半年後、夏のテンブス館のご案内を差し上げたところ、嬉しいことにチケットのお申込みが届いたのである。
〝舞台を直接ご覧頂ければ、私の世界をご理解いたゞける〞
ところが、その後何のご連絡もなく1年半が過ぎた今年の1月、突然件の上地氏から一本の電話が入ったのである。
〝南水さんにお願いしたい事がありまして、今度沖縄へはいついらっしゃいますか?〞
〝明後日那覇に入りますが……〞
〝それは丁度良かった。空いている時間に是非沖宮までご足労頂けませんか?〞
細かい内容は何もおっしゃらず、再会の日時だけを約して、旧正月の元日にあたる2月8日、ひとりで神社を訪ねたのである。
通された一室には既に56名の方が、配られた用紙に目を通している最中で、名刺交換の後に、改めて今回の説明を伺いながら、身体の中の血潮がざわざわと騒ぐのを感じていた。
「奥武山・大琉球神楽」、その第1回を6月26日㈰県立武道館・アリーナ棟で、昼夜2回公演を計画していると云う。
演出を担当すると云う安田氏が、細部に渡って説明して下さるが、少なくとも私自身、これまでに体験した事のない、大イベントに参加出来るらしい。

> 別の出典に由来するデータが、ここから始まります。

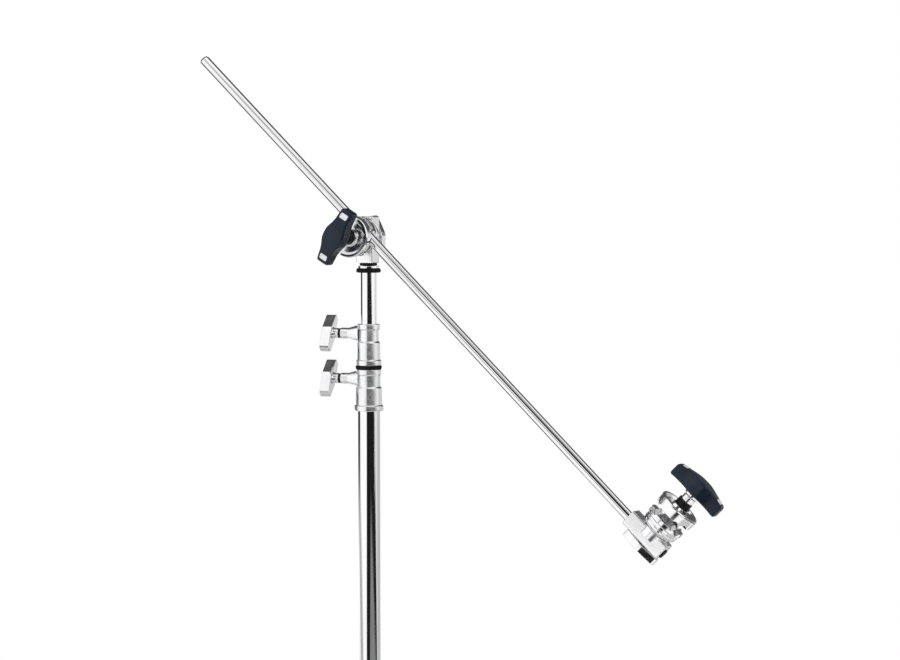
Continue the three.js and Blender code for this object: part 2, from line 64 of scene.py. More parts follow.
GAP = 0.3  # between pieces that touch
FLOOR = -85  # the column's foot is the origin, and the legs hold it off the floor
FLOOR_R = 1200
COLUMN_R = 17.5
MIDDLE_R = 15
TOP_R = 12.5
TUBE_WALL = 1.5
ROD_R = 8  # the stud and the arm
ARM_WALL = 2
ARM_BACK = -380  # the arm's ends, from where the first head holds it
ARM_FRONT = 676

# collars and lock screws
COLLAR_HEIGHT = 64
SCREW_HEIGHT = 49  # the screw, above the collar's foot
SCREW_R = 5
SCREW_PITCH = 1.5
SCREW_GRIP = 6.5  # how far a screw is set into its knob
BOSS_R = 8.7
BOSS_END = 44
WASHER_END = 47.4
KNOB_FACE = 57
KNOB_TURN = 39  # degrees
COLLARS = {
    "lower": {"riser_r": MIDDLE_R, "flange_r": 22.8, "barrel_r": 20.4, "neck_r": 18.2, "lip_r": 19.4},
    "upper": {"riser_r": TOP_R, "flange_r": 19.7, "barrel_r": 17.9, "neck_r": 15.6, "lip_r": 17.6},
}

# base
LEG_R = 12.5
LEG_WALL = 1.8
LEG_REACH = 470
LEG_LEVEL = 96  # how far a leg runs level before its first bend
LEG_BEND = 55
LEG_STEEP = 52  # degrees
LEG_SHALLOW = 5
FOOT_R = 15
HUB_HALF = 20
SPRING_WIRE = 2
LEG_YAW = {"top": -28, "middle": 92, "lower": -148}  # degrees
HUB_HEIGHT = {"top": 168, "middle": 122, "lower": 76}

# stud and grip heads: a head's sizes run from its bolt's crossing with the stud, outward on the bolt
BUMPER_HEIGHT = 6.5
FLANGE_HEIGHT = 3.8
SOCKET_BELOW = 42
SOCKET_ABOVE = 30
BODY_BACK = -10.5
BODY_FRONT = 16
BODY_HALF_WIDTH = 15
DISC_R = 30.5
JAW_INNER = 40
JAW_OUTER = 51
OUTER_DISC_BACK = 68
BEARING_END = 79
HUB_END = 93
HANDLE_END = 118
HANDLE_HALF = 45
BOLT_R = 6
BOLT_PITCH = 1.75
ARM_OFFSET = 16  # the arm's groove, from the bolt
JAW_WIRE = 0.6
JAW_SPRING_R = 7.2

SIDES = 72  # round the larger turned pieces
SMALL_SIDES = 40
SHARP = math.radians(32)  # edges turning more than this stay crisp


# ---------- outlines ----------

def soften(points, radius, closed=False, steps=4):
    """The outline with its corners rounded. A point's third number is a radius of its own."""
    outline = []
    for i, point in enumerate(points):
        here = Vector(point[:2])
        own = point[2] if len(point) > 2 else radius
        at_end = not closed and i in (0, len(points) - 1)
        if at_end or own == 0:
            outline.append(here)
            continue
        before = Vector(points[i - 1][:2]) - here
        after = Vector(points[(i + 1) % len(points)][:2]) - here
        turn = math.pi - before.angle(after)
        reach = min(own * math.tan(turn / 2), 0.45 * before.length, 0.45 * after.length)
        start = here + before.normalized() * reach
        end = here + after.normalized() * reach
        for k in range(steps + 1):
            t = k / steps
            outline.append(start.lerp(here, t).lerp(here.lerp(end, t), t))
    return outline


def rectangle(half_x, half_y, corner):
    """A rectangle round the origin with rounded corners."""
    corners = [[-half_x, -half_y], [half_x, -half_y], [half_x, half_y], [-half_x, half_y]]
    return soften(corners, corner, True)


def smooth_height(points, at):
    """The height, at a place, of a smooth curve through (place, height) points in order."""
    last = len(points) - 1
    at = min(max(at, points[0][0]), points[last][0])
    i = min(sum(1 for place, _ in points[1:] if place < at), last - 1)

    def slope(k):
        low, high = points[max(k - 1, 0)], points[min(k + 1, last)]
        return (high[1] - low[1]) / (high[0] - low[0])

    width = points[i + 1][0] - points[i][0]
    t = (at - points[i][0]) / width
    ends = points[i][1] * (2 * t ** 3 - 3 * t ** 2 + 1) + points[i + 1][1] * (3 * t ** 2 - 2 * t ** 3)
    lean = slope(i) * (t ** 3 - 2 * t ** 2 + t) + slope(i + 1) * (t ** 3 - t ** 2)
    return ends + lean * width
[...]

神楽と云うとすぐ頭に浮かぶのが、神や祖先を祀る祭祀の中で、五穀豊穣、無病息災を祈る儀式として神前で奏でる舞楽が一般になっている。〝お神楽〞と言われているのがこれである。しかし、今回関わってみて私も初めて知ったのだが、神話伝説を劇化したジャンルも、この神楽の一環だと云う。日本古来の宗教「神道」のルーツ、神話と神事を解りやすく劇化し、多くの人に楽しんで貰おうと云うのが、今回の目的である。
平和の使者(メインゲスト)を中心に、沖縄県内外の芸能で構成されたエンターティメント創作神楽、それが「奥武山・大琉球神楽」である。

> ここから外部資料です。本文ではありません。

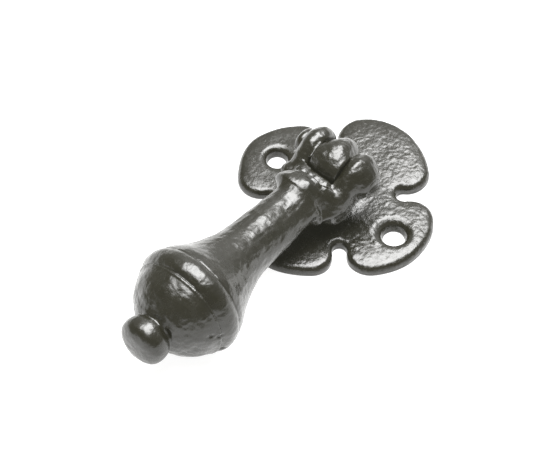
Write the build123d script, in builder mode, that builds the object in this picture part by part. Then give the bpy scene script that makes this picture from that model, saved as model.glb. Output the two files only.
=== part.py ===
from build123d import *
import os
from math import sin, cos, radians, sqrt, atan2

# Cast-iron drop pull: a four-lobed backplate (rose) with a round knuckle in its
# middle, a forked pendant handle that hangs astride the knuckle, and the riveted
# pin they turn on.
#
# Frame: the rose lies on its back. The origin is the centre of the rose's back
# face, +Z comes out of the rose towards the hand, the pendant hangs along -Y and
# the pin lies along X. The bulb of the pendant rests on the same surface as the
# rose (Z = 0).

# ---------------------------------------------------------------- rose (plate)
rose_half = 25.6            # centre to the end of a lobe
rose_thick = 3.1
lobe_end_r = 15.8           # large arc across the end of a lobe
lobe_corner_r = 5.5         # arc at each shoulder of a lobe
lobe_arc_half = 43.4        # half angle swept by the end arc, degrees
flank_angle = 48.9          # direction of a lobe's flank, degrees
notch_r = 1.77              # round bottom of the notch between two lobes
rose_top_round = 0.9
rose_back_round = 0.3

# ------------------------------------------------------------- screw holes
hole_x = 18.2               # a hole in the left lobe and one in the right lobe
hole_d = 5.2
csk_d = 7.4
csk_angle = 90

# ------------------------------------------------------------- knuckle
knuckle_x = 0.5             # the knuckle stands a little off the middle of the rose
pin_z = 15.2                # height of the pin over the back face
knuckle_r = 6.5             # ball of the knuckle
knuckle_half = 3.85         # half its width along the pin
stem_y = 8.8                # stem under the ball, along Y
stem_x = 7.2
stem_foot_round = 1.8
pin_d = 4.0
bore_clear = 0.05           # radial running clearance of the pin in the knuckle

# ------------------------------------------------------------- pendant
axis_z = 13.95              # height of the pendant's own axis
fork_half = 9.2             # half width over the two ears
slot_half = 4.05            # half width of the slot between the ears
ear_r = 5.4                 # round end of an ear, about the pin
crotch_r = 7.15             # hollow at the root of the slot, about the pin
stem_pass = 5.3             # the slot is open past the stem, above and below
yoke_y = 8.3                # middle of the yoke that carries the ears
yoke_r = 3.4
crotch_round = 0.6          # rounded inside corners of the slot's root
knuckle_round = 0.9         # rounded edges of the knuckle's two flats
edge_round = 2.0
# Turned outline of the pendant: distance from the pin line, radius.
back_s = 9.4                # the turned body starts inside the yoke
bead_s, bead_r = 12.4, 7.7          # bead under the fork, half its width
bead_flat = 0.76                    # height of the bead over its width
shank_r = 5.4                       # round shank inside the bead
hollow = (16.2, 5.5)                # in the hollow under the bead
waist = (20.0, 5.55)                # the thinnest part of the neck
neck = [(26.0, 6.03), (32.0, 6.45), (38.0, 7.5), (44.0, 9.8), (47.2, 11.7)]
collar_s0, collar_s1 = 49.0, 55.0   # the collar bead, between its two creases
collar_edge_r = 12.75               # radius at the crease behind the collar
collar_s, collar_r = 51.5, 13.86
shoulder_r = 12.3                   # radius at the crease in front of the collar
dome = [(58.2, 11.35), (60.3, 9.9), (62.2, 7.9)]
groove_s, groove_r = 64.2, 4.9      # groove between dome and ball
ball_s, ball_r = 67.0, 6.12         # middle of the ball
nose_s, nose_r = 69.3, 4.7          # where the ball's flatter nose begins
tip_s = 70.5                        # the pendant's end

# ------------------------------------------------------------- pin
head_r = 3.3
head_seat = 1.7             # straight edge of a head before its dome
head_rise = 2.05            # how far a head stands off the ear


def lobe_points():
    """Corner points and arc midpoints of one lobe (pointing along +X)."""
    xo = rose_half - lobe_end_r
    a1, ps = radians(lobe_arc_half), radians(flank_angle)
    k = lobe_end_r - lobe_corner_r
    c = (xo + k * cos(a1), k * sin(a1))
    e = (xo + lobe_end_r * cos(a1), lobe_end_r * sin(a1))
    am = (a1 + ps + radians(90)) / 2
    cm = (c[0] + lobe_corner_r * cos(am), c[1] + lobe_corner_r * sin(am))
    af = ps + radians(90)
    n = (cos(af), sin(af))
    f = (c[0] + lobe_corner_r * n[0], c[1] + lobe_corner_r * n[1])
    m = (notch_r + f[0] * n[0] + f[1] * n[1]) / (n[0] + n[1])
    t = (m - notch_r * n[0], m - notch_r * n[1])
    b = (m - notch_r / sqrt(2), m - notch_r / sqrt(2))
    return e, cm, f, t, b


def cap_mid(x0, r0, tip_x):
    """Middle of a spherical cap's arc from (x0, r0) to its pole (tip_x, 0)."""
    h = tip_x - x0
    rad = (r0 * r0 + h * h) / (2 * h)
    a = atan2(r0, rad - h) / 2
    return tip_x - rad + rad * cos(a), rad * sin(a)


def turn(p, k):
    a = radians(90 * k)
    return (p[0] * cos(a) - p[1] * sin(a), p[0] * sin(a) + p[1] * cos(a))


e, cm, f, t, b = lobe_points()
low = lambda p: (p[0], -p[1])

with BuildPart() as backplate:
    with BuildSketch(Plane.XY):
        with BuildLine():
            for k in range(4):
                q = lambda p: turn(p, k)
                ThreePointArc(q(low(e)), q((rose_half, 0)), q(e))
                ThreePointArc(q(e), q(cm), q(f))
                Line(q(f), q(t))
                nxt = turn(low(t), k + 1)
                ThreePointArc(q(t), q(b), nxt)
                Line(nxt, turn(low(f), k + 1))
                ThreePointArc(turn(low(f), k + 1), turn(low(cm), k + 1), turn(low(e), k + 1))
        make_face()
    extrude(amount=rose_thick)
    fillet(backplate.faces().sort_by(Axis.Z)[-1].outer_wire().edges(), rose_top_round)
    fillet(backplate.faces().sort_by(Axis.Z)[0].outer_wire().edges(), rose_back_round)
    # stem of the knuckle, with a swept foot where it grows out of the rose
    with BuildSketch(Plane.XY.offset(rose_thick - 0.5)):
        with Locations((knuckle_x, 0)):
            RectangleRounded(stem_x, stem_y, 2.4)
    extrude(amount=pin_z - rose_thick + 0.5)
    foot = backplate.edges().filter_by(
        lambda ed: abs(ed.center().Z - rose_thick) < 0.01
        and abs(ed.center().X) < 5 and abs(ed.center().Y) < 6)
    fillet(foot, stem_foot_round)
    # ball of the knuckle, flat on the two sides that face the ears
    with BuildPart(Plane.XY, mode=Mode.PRIVATE) as ball_part:
        with Locations((knuckle_x, 0, pin_z)):
            Sphere(knuckle_r)
            Box(2 * knuckle_half, 4 * knuckle_r, 4 * knuckle_r, mode=Mode.INTERSECT)
        fillet(ball_part.edges().filter_by(GeomType.CIRCLE), knuckle_round)
    add(ball_part.part)
    # screw holes, sunk on the front
    with Locations((-hole_x, 0, rose_thick), (hole_x, 0, rose_thick)):
        CounterSinkHole(radius=hole_d / 2, counter_sink_radius=csk_d / 2,
                        counter_sink_angle=csk_angle)
    # bore for the pin
    with Locations(Location((knuckle_x, 0, pin_z), (0, 90, 0))):
        Hole(radius=pin_d / 2 + bore_clear, depth=2 * fork_half)

with BuildPart() as drop_handle:
    # turned body, from the ring bead to the tip of the ball
    with BuildSketch(Plane.YZ.offset(knuckle_x)):
        with BuildLine():
            pt = lambda s, r: (-s, axis_z + r)
            Polyline(pt(back_s, 0), pt(back_s, 3.4), pt(11.2, shank_r),
                     pt(13.5, shank_r + 0.15))
            Spline(pt(13.5, shank_r + 0.15), pt(*hollow), pt(*waist),
                   tangents=[(-1, -0.1), (-1, 0.06)])
            Spline(pt(*waist), *[pt(*p) for p in neck], pt(collar_s0, collar_edge_r),
                   tangents=[(-1, 0.06), (-1, 0.62)])
            ThreePointArc(pt(collar_s0, collar_edge_r), pt(collar_s, collar_r),
                          pt(collar_s1, shoulder_r))
            Spline(pt(collar_s1, shoulder_r), *[pt(*p) for p in dome],
                   pt(groove_s, groove_r), tangents=[(-1, 0.1), (-0.8, -1)])
            ThreePointArc(pt(groove_s, groove_r), pt(ball_s, ball_r), pt(nose_s, nose_r))
            ThreePointArc(pt(nose_s, nose_r), pt(*cap_mid(nose_s, nose_r, tip_s)),
                          pt(tip_s, 0))
            Line(pt(tip_s, 0), pt(back_s, 0))
        make_face()
    revolve(axis=Axis((knuckle_x, 0, axis_z), (0, 1, 0)))
    # bead under the fork: turned, then pressed flatter than it is wide
    with BuildPart(mode=Mode.PRIVATE) as bead:
        with BuildSketch(Plane.YZ):
            with BuildLine():
                Polyline((-10.0, 0), (-10.0, 4.6), (-10.6, 6.9))
                ThreePointArc((-10.6, 6.9), (-bead_s, bead_r), (-14.2, 6.8))
                Polyline((-14.2, 6.8), (-16.0, 5.3), (-16.0, 0), (-10.0, 0))
            make_face()
        revolve(axis=Axis.Y)
    pressed = scale(bead.part, by=(1, 1, bead_flat), mode=Mode.PRIVATE)
    add(pressed.moved(Location((knuckle_x, 0, axis_z))))
    # the yoke and the two ears
    with BuildPart(mode=Mode.PRIVATE) as fork:
        with BuildSketch(Plane.YZ.offset(knuckle_x)):
            with Locations((0, pin_z)):
                Circle(ear_r)
            with Locations((-yoke_y, axis_z)):
                Circle(yoke_r)
            make_hull()
        extrude(amount=fork_half, both=True)
        fillet(fork.faces().sort_by(Axis.X)[0].outer_wire().edges(), edge_round)
        fillet(fork.faces().sort_by(Axis.X)[-1].outer_wire().edges(), edge_round)
    add(fork.part)
    # slot between the ears, hollowed round the knuckle at its root
    with BuildPart(Plane.XY, mode=Mode.PRIVATE) as slot:
        with Locations(Location((knuckle_x, 0, pin_z), (0, 90, 0))):
            Cylinder(crotch_r, 2 * slot_half)
        fillet(slot.edges().filter_by(GeomType.CIRCLE), crotch_round)
        with Locations((knuckle_x, 10 - stem_pass, pin_z)):
            Box(2 * slot_half, 20, 4 * crotch_r)
    add(slot.part, mode=Mode.SUBTRACT)
    # the pin is a tight fit in the two ears
    with BuildPart(Plane.XY, mode=Mode.PRIVATE) as ear_bore:
        with Locations(Location((knuckle_x, 0, pin_z), (0, 90, 0))):
            Cylinder(pin_d / 2, 4 * fork_half)
    add(ear_bore.part, mode=Mode.SUBTRACT)

with BuildPart() as pivot_pin:
    with BuildSketch(Plane.XZ):
        with BuildLine():
            xe = fork_half
            seat, pole = xe + head_seat, xe + head_rise
            mx, mr = cap_mid(seat, head_r, pole)
            up = lambda x, r: (knuckle_x + x, pin_z + r)
            ThreePointArc(up(pole, 0), up(mx, mr), up(seat, head_r))
            Polyline(up(seat, head_r), up(xe, head_r), up(xe, pin_d / 2),
                     up(-xe, pin_d / 2), up(-xe, head_r), up(-seat, head_r))
            ThreePointArc(up(-seat, head_r), up(-mx, mr), up(-pole, 0))
            Line(up(-pole, 0), up(pole, 0))
        make_face()
    revolve(axis=Axis((0, 0, pin_z), (1, 0, 0)))

os.makedirs("parts", exist_ok=True)
for name, piece in (("backplate", backplate), ("drop_handle", drop_handle),
                    ("pivot_pin", pivot_pin)):
    piece.part.label = name
    export_step(piece.part, f"parts/{name}.step")
    bb = piece.part.bounding_box()
    print(name, "solids", len(piece.part.solids()), "volume", round(piece.part.volume, 1),
          "box", [round(v, 2) for v in (*bb.min, *bb.max)])
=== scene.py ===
import math

import bpy
import numpy as np
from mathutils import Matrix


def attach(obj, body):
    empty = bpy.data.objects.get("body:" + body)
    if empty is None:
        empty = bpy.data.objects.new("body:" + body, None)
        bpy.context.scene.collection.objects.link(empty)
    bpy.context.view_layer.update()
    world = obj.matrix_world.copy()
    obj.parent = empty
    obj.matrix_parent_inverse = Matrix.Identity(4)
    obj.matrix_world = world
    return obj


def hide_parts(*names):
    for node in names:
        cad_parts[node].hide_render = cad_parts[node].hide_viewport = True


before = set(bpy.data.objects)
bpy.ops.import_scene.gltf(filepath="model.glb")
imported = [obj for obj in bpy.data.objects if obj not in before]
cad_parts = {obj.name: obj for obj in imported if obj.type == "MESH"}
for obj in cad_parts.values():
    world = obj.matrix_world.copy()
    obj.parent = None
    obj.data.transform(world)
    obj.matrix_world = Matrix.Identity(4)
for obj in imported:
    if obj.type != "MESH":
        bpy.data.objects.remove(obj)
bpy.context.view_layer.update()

MM = 0.001
GRID = 0.22     # spacing of the sculpting grid, mm


# ---------------------------------------------------------------------------
# Small sculpting kit: distance fields in millimetres, turned into closed meshes
# ---------------------------------------------------------------------------
def smin(a, b, k):
    """Union of two shapes, blended over k millimetres."""
    h = np.clip(0.5 + 0.5 * (b - a) / k, 0.0, 1.0)
    return b * (1 - h) + a * h - k * h * (1 - h)


def smax(a, b, k):
    return -smin(-a, -b, k)


def perlin(p, seed):
    """Gradient noise at the points p (n x 3), about -0.7 to 0.7."""
    rng = np.random.RandomState(seed)
    perm = rng.permutation(256)
    perm = np.r_[perm, perm]
    g = rng.normal(size=(256, 3))
    g /= np.linalg.norm(g, axis=1)[:, None]
    pi = np.floor(p).astype(np.int64)
    f = p - pi
    u = f * f * f * (f * (f * 6 - 15) + 10)
    pi &= 255
    out = np.zeros(len(p))
    for dx in (0, 1):
        for dy in (0, 1):
            for dz in (0, 1):
                i = perm[perm[perm[(pi[:, 0] + dx) & 255] + ((pi[:, 1] + dy) & 255)]
                         + ((pi[:, 2] + dz) & 255)]
                d = (g[i] * (f - np.array([dx, dy, dz]))).sum(1)
                w = ((u[:, 0] if dx else 1 - u[:, 0])
                     * (u[:, 1] if dy else 1 - u[:, 1])
                     * (u[:, 2] if dz else 1 - u[:, 2]))
                out += w * d
    return out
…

初の平和の使者に選ばれたのは、世界的和太鼓奏者林英哲氏、他に琉球舞踊、琉球太古、ベリーダンス、抜刀術、書道の大家によるパフォーマンスに加え、地元の青少年の協力で創作エイサーや旗頭が奉納されたのである。力強い演奏で終始舞台を牽引していたのが、地元のミュージシャン日出克さんとそのお仲間である。
古事記に記されている神武天皇が、沖縄伊平屋島に所縁があると云う伝承をもとに、今回のストーリーが展開されるのだが、これを出雲観光大使でもあり、全国に創生神楽の奉納を続けている、表博輝氏が脚本にまとめ、自らも神武天皇として舞台を務めたのである。
佐渡「鬼太鼓座」の創設に参加、その後「鼓童」創成期の演出を手掛け、今やオーケストラとの共演で、世界的にその名を知られる、林英哲さんの太鼓は圧巻だった。
「祈り」と云うテーマの下、太鼓の持つ波動は、人々の心の中にグングン押し入って来る。平和の使者に相応しい、存在感のあるメッセンジャーだった。
私の役目は、物語全体の解説を務める、言わば水先案内人、出番は第1章を映像に合わせナレーションで、 2、3、4章は姿を現わし物語を紡いでいく。舞台下手に専用の御立ち台が作られ、照明が当てられると、広い武道館に一瞬静寂が走る。それなりにインパクトもあり、重要な役処でもある。
地元沖縄の人達の目に、特に新鮮に写ったのが、幕明けに奉納された「神なぎの舞」、この日は熊野社から4人の巫女さんが来沖、清楚で美しい舞姿を披露して下さったのである。
総勢300人弱と云う出演者を、見事にまとめたのが、若干40歳の演出家安田辰也氏である。スウェーデンサーカスからスカウトされ、ピエロとして世界ツアーに参加した経験を持ち、又、ジャグリングの名手でもあるとか。優しく温かいそのお人柄で、魔術のように出演者をまとめ、本番は一糸乱れぬ入退場で、観客を大いに感動させたのである。
〝やはり南水さんにご登場頂いて、ストーリーがグンと解りやすくなりました。来年もよろしく〞。上地氏からの嬉しいひと言だった。